• **DATA**
★ ★ ★ ★ ★
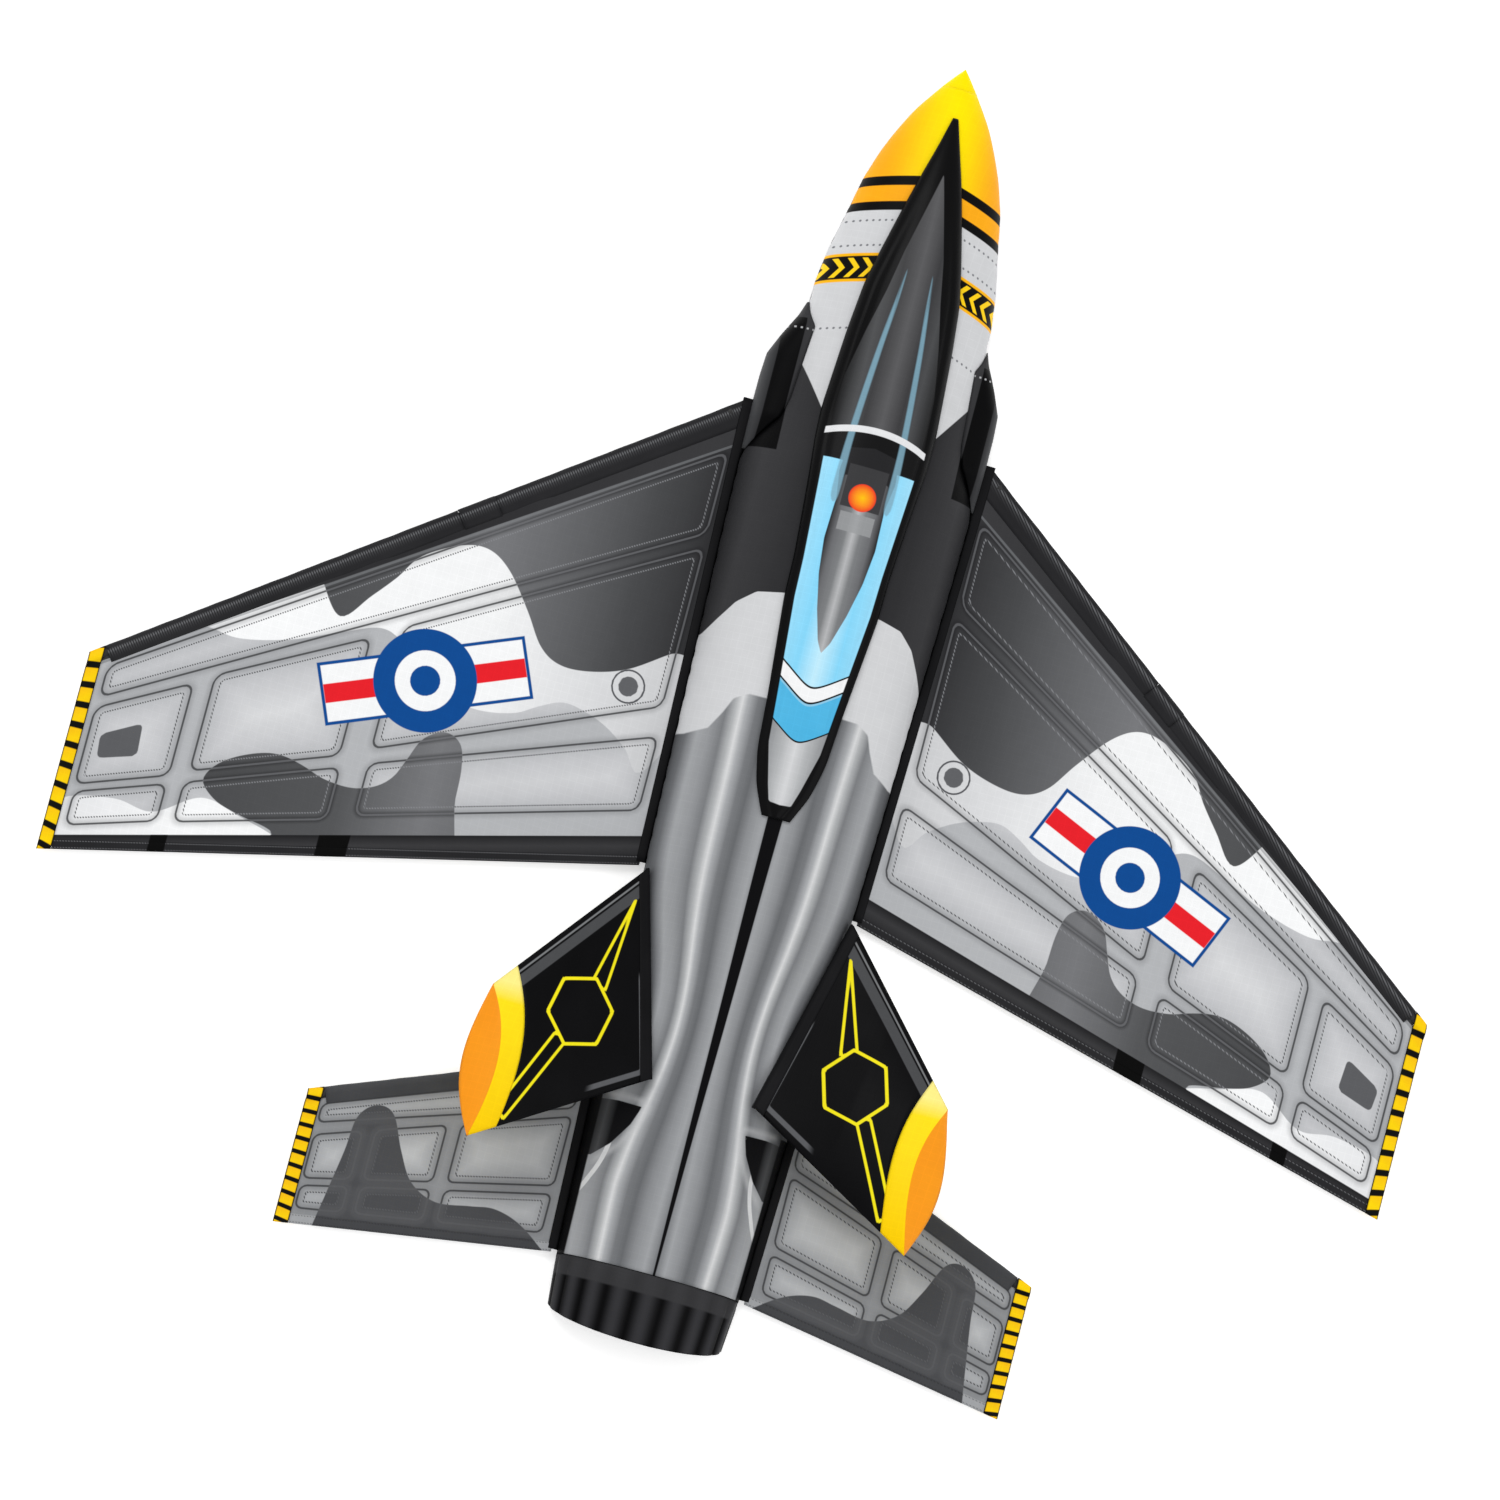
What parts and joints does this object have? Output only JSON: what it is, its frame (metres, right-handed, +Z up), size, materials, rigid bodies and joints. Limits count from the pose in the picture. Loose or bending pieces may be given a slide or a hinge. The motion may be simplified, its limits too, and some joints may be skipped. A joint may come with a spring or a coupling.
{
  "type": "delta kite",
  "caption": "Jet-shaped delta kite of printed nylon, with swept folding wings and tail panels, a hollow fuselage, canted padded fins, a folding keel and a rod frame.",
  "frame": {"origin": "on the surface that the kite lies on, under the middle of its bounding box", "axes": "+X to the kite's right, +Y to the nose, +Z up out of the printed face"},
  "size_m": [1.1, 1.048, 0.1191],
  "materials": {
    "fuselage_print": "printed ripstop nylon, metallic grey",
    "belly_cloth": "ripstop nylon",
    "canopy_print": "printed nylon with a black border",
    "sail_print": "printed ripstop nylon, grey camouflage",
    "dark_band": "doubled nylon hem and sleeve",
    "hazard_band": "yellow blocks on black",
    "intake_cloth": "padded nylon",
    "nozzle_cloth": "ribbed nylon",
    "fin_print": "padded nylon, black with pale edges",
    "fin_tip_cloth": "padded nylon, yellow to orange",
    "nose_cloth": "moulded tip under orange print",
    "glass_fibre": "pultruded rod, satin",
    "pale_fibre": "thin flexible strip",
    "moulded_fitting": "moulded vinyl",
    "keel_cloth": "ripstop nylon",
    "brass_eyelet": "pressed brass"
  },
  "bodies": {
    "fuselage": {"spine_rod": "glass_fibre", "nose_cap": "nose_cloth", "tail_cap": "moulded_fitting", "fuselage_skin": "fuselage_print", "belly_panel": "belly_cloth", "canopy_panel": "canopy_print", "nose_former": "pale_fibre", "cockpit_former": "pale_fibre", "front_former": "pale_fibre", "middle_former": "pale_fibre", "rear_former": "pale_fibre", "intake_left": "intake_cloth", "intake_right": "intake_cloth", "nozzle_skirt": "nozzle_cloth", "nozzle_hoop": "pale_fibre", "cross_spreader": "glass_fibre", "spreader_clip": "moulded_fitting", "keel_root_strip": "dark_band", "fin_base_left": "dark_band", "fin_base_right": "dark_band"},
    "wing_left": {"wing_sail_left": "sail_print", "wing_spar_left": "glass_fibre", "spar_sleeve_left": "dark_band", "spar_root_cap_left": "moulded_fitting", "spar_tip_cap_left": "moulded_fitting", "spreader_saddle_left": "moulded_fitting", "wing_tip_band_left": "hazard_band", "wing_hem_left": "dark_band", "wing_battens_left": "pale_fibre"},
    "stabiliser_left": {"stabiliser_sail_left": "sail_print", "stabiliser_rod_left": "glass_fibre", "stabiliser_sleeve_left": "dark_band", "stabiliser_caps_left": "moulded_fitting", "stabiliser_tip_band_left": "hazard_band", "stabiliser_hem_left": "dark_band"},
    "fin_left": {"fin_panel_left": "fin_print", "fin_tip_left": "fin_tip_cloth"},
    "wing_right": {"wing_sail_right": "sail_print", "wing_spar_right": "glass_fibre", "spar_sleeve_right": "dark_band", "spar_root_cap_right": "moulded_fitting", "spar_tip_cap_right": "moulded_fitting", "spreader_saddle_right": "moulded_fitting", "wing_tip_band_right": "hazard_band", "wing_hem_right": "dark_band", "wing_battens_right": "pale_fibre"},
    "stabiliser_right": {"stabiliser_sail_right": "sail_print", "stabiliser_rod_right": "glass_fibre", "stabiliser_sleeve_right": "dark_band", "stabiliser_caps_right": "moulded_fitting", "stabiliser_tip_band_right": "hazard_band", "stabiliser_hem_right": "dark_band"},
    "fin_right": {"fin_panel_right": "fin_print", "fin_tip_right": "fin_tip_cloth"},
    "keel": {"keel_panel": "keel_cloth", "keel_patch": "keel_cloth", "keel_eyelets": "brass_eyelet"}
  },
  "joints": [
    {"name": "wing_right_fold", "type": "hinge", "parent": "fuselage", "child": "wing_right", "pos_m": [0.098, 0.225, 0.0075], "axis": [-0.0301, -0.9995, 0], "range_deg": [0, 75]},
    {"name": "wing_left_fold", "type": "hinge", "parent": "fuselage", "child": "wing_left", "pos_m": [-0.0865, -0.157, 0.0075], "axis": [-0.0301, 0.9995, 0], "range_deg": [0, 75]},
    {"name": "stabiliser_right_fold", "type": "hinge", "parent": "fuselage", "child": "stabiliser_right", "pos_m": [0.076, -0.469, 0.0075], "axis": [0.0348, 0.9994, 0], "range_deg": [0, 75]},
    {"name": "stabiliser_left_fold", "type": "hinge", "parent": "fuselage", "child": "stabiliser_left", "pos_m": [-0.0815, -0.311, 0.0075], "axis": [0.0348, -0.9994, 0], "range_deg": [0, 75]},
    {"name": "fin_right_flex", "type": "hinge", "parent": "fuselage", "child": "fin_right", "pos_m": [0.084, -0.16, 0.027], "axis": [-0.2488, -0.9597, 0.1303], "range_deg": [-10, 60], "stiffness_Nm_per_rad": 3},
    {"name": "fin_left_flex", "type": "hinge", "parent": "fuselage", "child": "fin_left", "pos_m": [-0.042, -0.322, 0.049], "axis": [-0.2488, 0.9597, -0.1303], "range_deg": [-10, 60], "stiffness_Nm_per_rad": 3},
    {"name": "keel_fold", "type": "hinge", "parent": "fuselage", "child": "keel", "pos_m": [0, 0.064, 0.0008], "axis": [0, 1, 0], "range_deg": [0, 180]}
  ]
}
★ ★ ★ ★ ★
• **REQUIREMENTS**
Print the material verbatim, all of it.

• **SOLUTION TO THIS TASK**
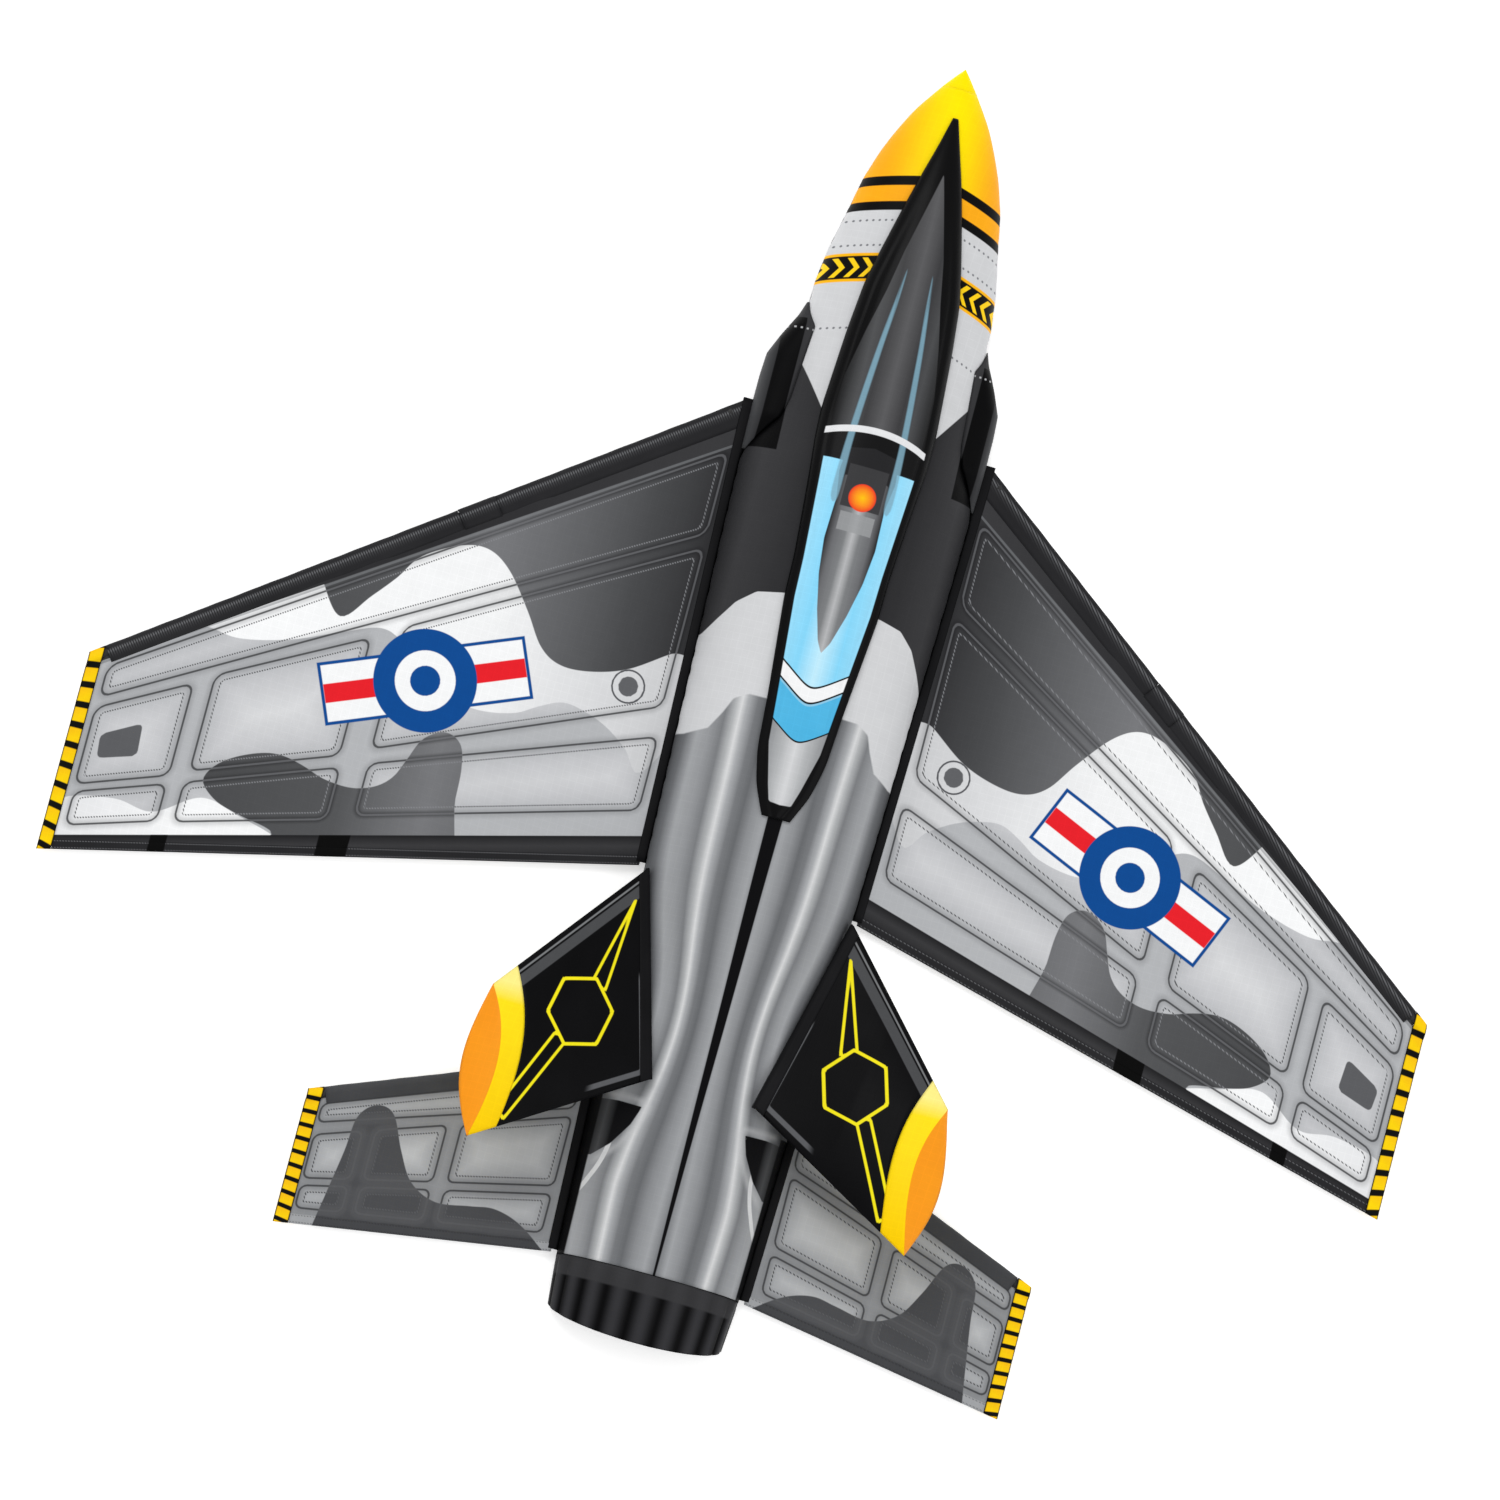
What parts and joints does this object have? Output only JSON: what it is, its frame (metres, right-handed, +Z up), size, materials, rigid bodies and joints. Limits count from the pose in the picture. Loose or bending pieces may be given a slide or a hinge. The motion may be simplified, its limits too, and some joints may be skipped. A joint may come with a spring or a coupling.
{
  "type": "delta kite",
  "caption": "Jet-shaped delta kite of printed nylon, with swept folding wings and tail panels, a hollow fuselage, canted padded fins, a folding keel and a rod frame.",
  "frame": {"origin": "on the surface that the kite lies on, under the middle of its bounding box", "axes": "+X to the kite's right, +Y to the nose, +Z up out of the printed face"},
  "size_m": [1.1, 1.048, 0.1191],
  "materials": {
    "fuselage_print": "printed ripstop nylon, metallic grey",
    "belly_cloth": "ripstop nylon",
    "canopy_print": "printed nylon with a black border",
    "sail_print": "printed ripstop nylon, grey camouflage",
    "dark_band": "doubled nylon hem and sleeve",
    "hazard_band": "yellow blocks on black",
    "intake_cloth": "padded nylon",
    "nozzle_cloth": "ribbed nylon",
    "fin_print": "padded nylon, black with pale edges",
    "fin_tip_cloth": "padded nylon, yellow to orange",
    "nose_cloth": "moulded tip under orange print",
    "glass_fibre": "pultruded rod, satin",
    "pale_fibre": "thin flexible strip",
    "moulded_fitting": "moulded vinyl",
    "keel_cloth": "ripstop nylon",
    "brass_eyelet": "pressed brass"
  },
  "bodies": {
    "fuselage": {"spine_rod": "glass_fibre", "nose_cap": "nose_cloth", "tail_cap": "moulded_fitting", "fuselage_skin": "fuselage_print", "belly_panel": "belly_cloth", "canopy_panel": "canopy_print", "nose_former": "pale_fibre", "cockpit_former": "pale_fibre", "front_former": "pale_fibre", "middle_former": "pale_fibre", "rear_former": "pale_fibre", "intake_left": "intake_cloth", "intake_right": "intake_cloth", "nozzle_skirt": "nozzle_cloth", "nozzle_hoop": "pale_fibre", "cross_spreader": "glass_fibre", "spreader_clip": "moulded_fitting", "keel_root_strip": "dark_band", "fin_base_left": "dark_band", "fin_base_right": "dark_band"},
    "wing_left": {"wing_sail_left": "sail_print", "wing_spar_left": "glass_fibre", "spar_sleeve_left": "dark_band", "spar_root_cap_left": "moulded_fitting", "spar_tip_cap_left": "moulded_fitting", "spreader_saddle_left": "moulded_fitting", "wing_tip_band_left": "hazard_band", "wing_hem_left": "dark_band", "wing_battens_left": "pale_fibre"},
    "stabiliser_left": {"stabiliser_sail_left": "sail_print", "stabiliser_rod_left": "glass_fibre", "stabiliser_sleeve_left": "dark_band", "stabiliser_caps_left": "moulded_fitting", "stabiliser_tip_band_left": "hazard_band", "stabiliser_hem_left": "dark_band"},
    "fin_left": {"fin_panel_left": "fin_print", "fin_tip_left": "fin_tip_cloth"},
    "wing_right": {"wing_sail_right": "sail_print", "wing_spar_right": "glass_fibre", "spar_sleeve_right": "dark_band", "spar_root_cap_right": "moulded_fitting", "spar_tip_cap_right": "moulded_fitting", "spreader_saddle_right": "moulded_fitting", "wing_tip_band_right": "hazard_band", "wing_hem_right": "dark_band", "wing_battens_right": "pale_fibre"},
    "stabiliser_right": {"stabiliser_sail_right": "sail_print", "stabiliser_rod_right": "glass_fibre", "stabiliser_sleeve_right": "dark_band", "stabiliser_caps_right": "moulded_fitting", "stabiliser_tip_band_right": "hazard_band", "stabiliser_hem_right": "dark_band"},
    "fin_right": {"fin_panel_right": "fin_print", "fin_tip_right": "fin_tip_cloth"},
    "keel": {"keel_panel": "keel_cloth", "keel_patch": "keel_cloth", "keel_eyelets": "brass_eyelet"}
  },
  "joints": [
    {"name": "wing_right_fold", "type": "hinge", "parent": "fuselage", "child": "wing_right", "pos_m": [0.098, 0.225, 0.0075], "axis": [-0.0301, -0.9995, 0], "range_deg": [0, 75]},
    {"name": "wing_left_fold", "type": "hinge", "parent": "fuselage", "child": "wing_left", "pos_m": [-0.0865, -0.157, 0.0075], "axis": [-0.0301, 0.9995, 0], "range_deg": [0, 75]},
    {"name": "stabiliser_right_fold", "type": "hinge", "parent": "fuselage", "child": "stabiliser_right", "pos_m": [0.076, -0.469, 0.0075], "axis": [0.0348, 0.9994, 0], "range_deg": [0, 75]},
    {"name": "stabiliser_left_fold", "type": "hinge", "parent": "fuselage", "child": "stabiliser_left", "pos_m": [-0.0815, -0.311, 0.0075], "axis": [0.0348, -0.9994, 0], "range_deg": [0, 75]},
    {"name": "fin_right_flex", "type": "hinge", "parent": "fuselage", "child": "fin_right", "pos_m": [0.084, -0.16, 0.027], "axis": [-0.2488, -0.9597, 0.1303], "range_deg": [-10, 60], "stiffness_Nm_per_rad": 3},
    {"name": "fin_left_flex", "type": "hinge", "parent": "fuselage", "child": "fin_left", "pos_m": [-0.042, -0.322, 0.049], "axis": [-0.2488, 0.9597, -0.1303], "range_deg": [-10, 60], "stiffness_Nm_per_rad": 3},
    {"name": "keel_fold", "type": "hinge", "parent": "fuselage", "child": "keel", "pos_m": [0, 0.064, 0.0008], "axis": [0, 1, 0], "range_deg": [0, 180]}
  ]
}